Unlike many of his contemporaries, Karl Amadeus Hartmann (1905-1963) subscribed to no school or circle of fellow-composers; he was never a teacher and so developed no followers. Thus he was an individual artist whose influences came from Bruckner, Mahler and Reger. He also had an affinity with Stravinsky and Bartók. Although Webern was one of his teachers (it was from Webern that Hartmann developed his love of detail) it was more to the romantic music of Berg that Hartmann looked for inspiration.

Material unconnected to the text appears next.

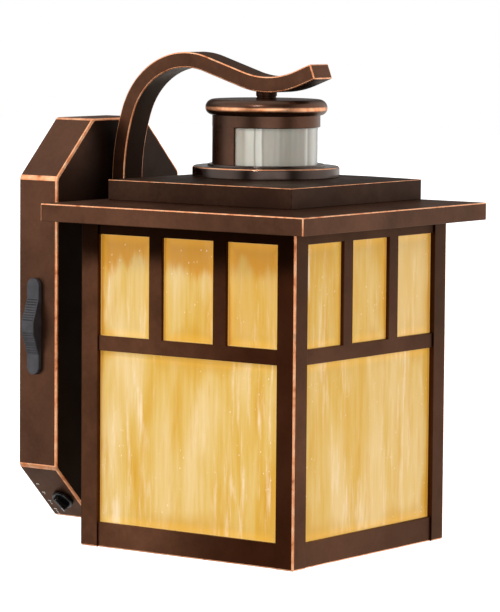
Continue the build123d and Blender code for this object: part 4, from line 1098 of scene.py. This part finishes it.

Whilst the Nazi party were in power in Germany, although remaining there, Hartmann withdrew himself from German musical life and refused to let his works be performed there. After the defeat of Hitler Hartmann became active again and soon became a prominent musician and administrator in Germany, winning many awards. He was instrumental in reintroducing the German public to 20th-century music, especially that that had been banned by the Nazis, and he created opportunities for younger composers to come to the fore.
Towards the end of his life adminstration took up more and more of Hartmann's time and, with no conductor to champion his music, it soon largely vanished from attention. Only recently has it begun to re-emerge, mainly through the help of conductors like Mariss Janssons and Ingo Metzmacher, whose important complete cycle of Hartmann's symphonies here makes a welcome return to the catalogues.